**Stored data**
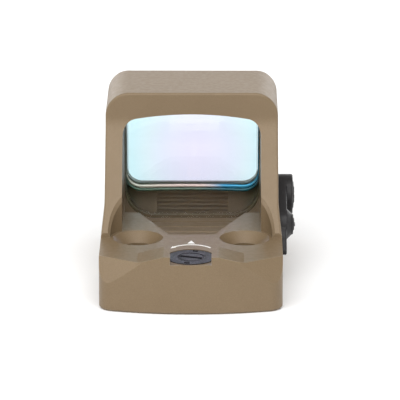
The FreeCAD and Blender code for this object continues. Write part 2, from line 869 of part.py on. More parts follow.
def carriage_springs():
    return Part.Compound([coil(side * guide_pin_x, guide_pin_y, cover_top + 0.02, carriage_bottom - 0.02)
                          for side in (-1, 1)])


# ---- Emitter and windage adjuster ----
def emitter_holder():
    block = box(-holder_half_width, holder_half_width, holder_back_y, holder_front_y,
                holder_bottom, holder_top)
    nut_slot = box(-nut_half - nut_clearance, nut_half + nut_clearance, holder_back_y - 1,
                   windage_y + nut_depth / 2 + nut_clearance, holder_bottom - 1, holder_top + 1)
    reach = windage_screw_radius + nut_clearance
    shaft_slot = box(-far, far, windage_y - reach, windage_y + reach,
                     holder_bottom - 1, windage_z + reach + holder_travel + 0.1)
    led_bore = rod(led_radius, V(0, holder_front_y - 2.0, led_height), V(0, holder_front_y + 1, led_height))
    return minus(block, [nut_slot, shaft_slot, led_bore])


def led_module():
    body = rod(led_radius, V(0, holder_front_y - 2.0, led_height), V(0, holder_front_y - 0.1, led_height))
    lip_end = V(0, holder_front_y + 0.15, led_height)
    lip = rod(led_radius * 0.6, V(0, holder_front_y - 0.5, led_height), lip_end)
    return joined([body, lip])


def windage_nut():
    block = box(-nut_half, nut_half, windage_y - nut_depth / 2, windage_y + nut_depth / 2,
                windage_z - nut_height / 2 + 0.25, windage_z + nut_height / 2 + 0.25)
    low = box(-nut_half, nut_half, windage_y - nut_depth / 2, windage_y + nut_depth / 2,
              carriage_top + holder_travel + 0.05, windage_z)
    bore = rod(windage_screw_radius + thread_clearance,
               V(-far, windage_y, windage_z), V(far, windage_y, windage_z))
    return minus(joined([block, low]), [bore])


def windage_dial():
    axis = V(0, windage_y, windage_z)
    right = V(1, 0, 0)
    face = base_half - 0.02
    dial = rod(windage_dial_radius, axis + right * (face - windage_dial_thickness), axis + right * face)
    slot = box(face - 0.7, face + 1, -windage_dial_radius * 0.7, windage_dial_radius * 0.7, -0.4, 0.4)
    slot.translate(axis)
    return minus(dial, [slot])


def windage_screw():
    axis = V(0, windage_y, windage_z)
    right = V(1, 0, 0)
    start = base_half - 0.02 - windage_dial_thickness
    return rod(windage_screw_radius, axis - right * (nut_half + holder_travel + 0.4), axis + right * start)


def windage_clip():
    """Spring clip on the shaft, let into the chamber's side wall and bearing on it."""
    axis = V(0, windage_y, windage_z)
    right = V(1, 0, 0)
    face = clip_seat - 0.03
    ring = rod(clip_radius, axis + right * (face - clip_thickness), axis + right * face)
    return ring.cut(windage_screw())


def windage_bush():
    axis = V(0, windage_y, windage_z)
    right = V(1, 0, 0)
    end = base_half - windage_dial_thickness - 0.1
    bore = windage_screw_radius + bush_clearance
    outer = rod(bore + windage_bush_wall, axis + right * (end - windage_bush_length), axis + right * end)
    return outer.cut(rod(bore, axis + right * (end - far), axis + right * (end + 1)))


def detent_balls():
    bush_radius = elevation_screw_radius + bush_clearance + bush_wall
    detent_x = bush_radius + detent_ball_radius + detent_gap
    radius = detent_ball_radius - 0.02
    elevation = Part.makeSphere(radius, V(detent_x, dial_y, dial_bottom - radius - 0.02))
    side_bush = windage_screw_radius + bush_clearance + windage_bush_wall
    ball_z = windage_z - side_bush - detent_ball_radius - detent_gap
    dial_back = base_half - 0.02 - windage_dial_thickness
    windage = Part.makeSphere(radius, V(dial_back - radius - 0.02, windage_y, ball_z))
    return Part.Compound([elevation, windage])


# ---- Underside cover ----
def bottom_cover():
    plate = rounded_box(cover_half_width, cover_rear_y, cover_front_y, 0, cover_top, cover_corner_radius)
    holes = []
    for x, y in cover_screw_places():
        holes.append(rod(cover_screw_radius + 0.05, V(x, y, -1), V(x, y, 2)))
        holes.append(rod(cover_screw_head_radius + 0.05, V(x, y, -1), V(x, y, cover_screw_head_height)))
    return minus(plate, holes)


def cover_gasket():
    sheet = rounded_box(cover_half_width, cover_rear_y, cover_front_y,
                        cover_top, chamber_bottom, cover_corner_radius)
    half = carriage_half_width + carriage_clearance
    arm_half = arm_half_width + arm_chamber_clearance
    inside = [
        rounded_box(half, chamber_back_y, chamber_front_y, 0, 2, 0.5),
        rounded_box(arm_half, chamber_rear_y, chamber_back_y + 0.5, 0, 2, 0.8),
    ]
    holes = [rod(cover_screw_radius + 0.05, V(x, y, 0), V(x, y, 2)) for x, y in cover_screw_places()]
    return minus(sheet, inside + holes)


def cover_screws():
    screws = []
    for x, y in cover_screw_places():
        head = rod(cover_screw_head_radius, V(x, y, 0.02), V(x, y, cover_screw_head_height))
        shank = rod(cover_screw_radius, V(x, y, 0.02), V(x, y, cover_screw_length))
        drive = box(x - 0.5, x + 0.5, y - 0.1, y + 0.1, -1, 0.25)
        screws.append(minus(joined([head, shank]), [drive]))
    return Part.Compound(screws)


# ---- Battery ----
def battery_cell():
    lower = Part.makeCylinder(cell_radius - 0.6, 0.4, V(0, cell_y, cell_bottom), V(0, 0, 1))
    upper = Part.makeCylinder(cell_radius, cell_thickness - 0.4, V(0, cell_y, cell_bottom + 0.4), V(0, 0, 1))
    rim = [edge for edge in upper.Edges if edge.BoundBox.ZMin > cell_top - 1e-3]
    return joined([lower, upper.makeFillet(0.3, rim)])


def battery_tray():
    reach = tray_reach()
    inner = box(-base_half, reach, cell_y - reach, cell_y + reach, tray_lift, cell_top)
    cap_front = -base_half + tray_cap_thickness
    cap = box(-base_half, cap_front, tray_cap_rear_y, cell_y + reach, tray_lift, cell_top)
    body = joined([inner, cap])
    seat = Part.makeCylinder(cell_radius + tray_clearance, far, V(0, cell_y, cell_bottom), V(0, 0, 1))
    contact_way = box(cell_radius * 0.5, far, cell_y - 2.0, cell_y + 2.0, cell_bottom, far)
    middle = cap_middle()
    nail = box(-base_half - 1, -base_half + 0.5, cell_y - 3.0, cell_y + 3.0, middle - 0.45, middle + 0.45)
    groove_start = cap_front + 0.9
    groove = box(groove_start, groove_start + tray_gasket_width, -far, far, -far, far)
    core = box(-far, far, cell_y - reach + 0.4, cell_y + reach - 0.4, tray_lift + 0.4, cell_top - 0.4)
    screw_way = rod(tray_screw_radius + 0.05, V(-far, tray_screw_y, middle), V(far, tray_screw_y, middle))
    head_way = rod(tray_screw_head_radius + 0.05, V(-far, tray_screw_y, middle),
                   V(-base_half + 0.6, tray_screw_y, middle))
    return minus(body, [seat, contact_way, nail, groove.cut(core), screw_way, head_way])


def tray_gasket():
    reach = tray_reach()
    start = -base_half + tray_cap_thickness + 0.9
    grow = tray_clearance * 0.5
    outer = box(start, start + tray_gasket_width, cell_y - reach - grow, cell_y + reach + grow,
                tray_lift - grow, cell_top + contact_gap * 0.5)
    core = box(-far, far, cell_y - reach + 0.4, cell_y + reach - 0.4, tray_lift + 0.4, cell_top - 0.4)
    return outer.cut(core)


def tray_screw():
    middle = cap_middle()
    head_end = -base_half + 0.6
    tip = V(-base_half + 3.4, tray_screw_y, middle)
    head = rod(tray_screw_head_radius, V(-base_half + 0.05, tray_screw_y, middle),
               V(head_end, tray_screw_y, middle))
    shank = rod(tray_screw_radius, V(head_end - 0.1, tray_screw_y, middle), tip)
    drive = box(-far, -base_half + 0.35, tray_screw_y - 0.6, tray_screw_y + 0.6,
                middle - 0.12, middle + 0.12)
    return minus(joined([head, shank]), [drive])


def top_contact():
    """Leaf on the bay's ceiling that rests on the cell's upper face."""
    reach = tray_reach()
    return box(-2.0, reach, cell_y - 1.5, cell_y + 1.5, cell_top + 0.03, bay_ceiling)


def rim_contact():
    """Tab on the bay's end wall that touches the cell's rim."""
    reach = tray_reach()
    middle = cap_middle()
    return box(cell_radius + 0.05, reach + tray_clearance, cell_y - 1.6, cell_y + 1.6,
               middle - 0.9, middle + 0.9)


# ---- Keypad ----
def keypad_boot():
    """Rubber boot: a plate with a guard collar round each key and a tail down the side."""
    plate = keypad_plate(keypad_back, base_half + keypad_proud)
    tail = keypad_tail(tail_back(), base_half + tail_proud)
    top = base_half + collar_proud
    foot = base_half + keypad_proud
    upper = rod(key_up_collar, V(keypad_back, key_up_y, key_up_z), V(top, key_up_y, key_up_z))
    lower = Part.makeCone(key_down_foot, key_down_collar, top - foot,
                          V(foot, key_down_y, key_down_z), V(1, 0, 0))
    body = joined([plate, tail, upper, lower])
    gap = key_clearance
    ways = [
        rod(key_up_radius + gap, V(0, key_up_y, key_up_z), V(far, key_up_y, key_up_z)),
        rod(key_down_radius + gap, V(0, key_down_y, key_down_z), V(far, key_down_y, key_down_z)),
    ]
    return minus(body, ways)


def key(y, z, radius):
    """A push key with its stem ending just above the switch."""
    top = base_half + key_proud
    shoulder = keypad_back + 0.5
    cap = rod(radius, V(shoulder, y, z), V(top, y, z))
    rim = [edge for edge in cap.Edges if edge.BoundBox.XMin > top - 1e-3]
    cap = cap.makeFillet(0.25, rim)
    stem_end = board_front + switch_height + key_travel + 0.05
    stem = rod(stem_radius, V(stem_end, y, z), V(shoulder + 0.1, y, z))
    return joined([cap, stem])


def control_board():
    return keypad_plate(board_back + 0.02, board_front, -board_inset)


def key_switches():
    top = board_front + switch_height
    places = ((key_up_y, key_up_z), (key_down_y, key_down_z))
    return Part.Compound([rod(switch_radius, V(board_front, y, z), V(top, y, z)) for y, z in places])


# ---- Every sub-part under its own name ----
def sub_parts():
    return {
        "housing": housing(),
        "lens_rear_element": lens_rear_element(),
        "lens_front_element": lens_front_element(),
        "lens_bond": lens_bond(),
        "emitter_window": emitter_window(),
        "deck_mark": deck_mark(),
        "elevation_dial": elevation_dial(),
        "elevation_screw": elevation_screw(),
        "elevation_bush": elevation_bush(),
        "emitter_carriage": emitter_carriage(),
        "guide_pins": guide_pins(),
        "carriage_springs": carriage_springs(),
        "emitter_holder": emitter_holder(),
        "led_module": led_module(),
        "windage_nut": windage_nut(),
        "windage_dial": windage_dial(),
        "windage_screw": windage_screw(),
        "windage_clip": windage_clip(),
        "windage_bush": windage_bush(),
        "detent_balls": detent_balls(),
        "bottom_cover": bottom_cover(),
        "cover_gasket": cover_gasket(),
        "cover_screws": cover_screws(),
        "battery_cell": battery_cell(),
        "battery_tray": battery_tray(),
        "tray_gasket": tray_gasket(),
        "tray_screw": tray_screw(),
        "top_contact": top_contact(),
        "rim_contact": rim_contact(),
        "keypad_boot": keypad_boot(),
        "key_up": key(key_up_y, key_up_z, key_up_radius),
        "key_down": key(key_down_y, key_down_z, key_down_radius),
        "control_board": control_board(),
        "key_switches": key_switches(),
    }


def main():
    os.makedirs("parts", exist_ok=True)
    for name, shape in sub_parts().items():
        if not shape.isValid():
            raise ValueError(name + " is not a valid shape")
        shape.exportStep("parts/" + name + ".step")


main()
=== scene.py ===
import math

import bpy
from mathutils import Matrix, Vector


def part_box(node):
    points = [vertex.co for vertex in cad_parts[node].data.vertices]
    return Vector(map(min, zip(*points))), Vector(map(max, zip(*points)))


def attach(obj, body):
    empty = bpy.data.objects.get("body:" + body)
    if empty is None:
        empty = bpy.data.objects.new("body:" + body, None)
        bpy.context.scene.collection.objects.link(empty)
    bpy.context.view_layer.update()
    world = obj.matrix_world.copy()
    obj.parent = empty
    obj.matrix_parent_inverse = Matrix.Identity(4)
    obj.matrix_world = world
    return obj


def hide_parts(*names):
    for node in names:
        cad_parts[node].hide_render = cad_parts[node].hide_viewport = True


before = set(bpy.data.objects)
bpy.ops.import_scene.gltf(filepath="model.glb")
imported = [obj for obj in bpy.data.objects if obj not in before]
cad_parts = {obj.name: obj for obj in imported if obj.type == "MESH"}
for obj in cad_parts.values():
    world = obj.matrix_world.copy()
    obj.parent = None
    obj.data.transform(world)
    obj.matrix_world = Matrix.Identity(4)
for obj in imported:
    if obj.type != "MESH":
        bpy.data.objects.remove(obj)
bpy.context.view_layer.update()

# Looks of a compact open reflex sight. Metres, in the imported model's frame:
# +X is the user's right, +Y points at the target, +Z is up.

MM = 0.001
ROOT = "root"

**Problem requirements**
Output the lines from the line containing "before = set(bpy.data.objects)" to the end, both included; add nothing.

**Expected answer**
before = set(bpy.data.objects)
bpy.ops.import_scene.gltf(filepath="model.glb")
imported = [obj for obj in bpy.data.objects if obj not in before]
cad_parts = {obj.name: obj for obj in imported if obj.type == "MESH"}
for obj in cad_parts.values():
    world = obj.matrix_world.copy()
    obj.parent = None
    obj.data.transform(world)
    obj.matrix_world = Matrix.Identity(4)
for obj in imported:
    if obj.type != "MESH":
        bpy.data.objects.remove(obj)
bpy.context.view_layer.update()

# Looks of a compact open reflex sight. Metres, in the imported model's frame:
# +X is the user's right, +Y points at the target, +Z is up.

MM = 0.001
ROOT = "root"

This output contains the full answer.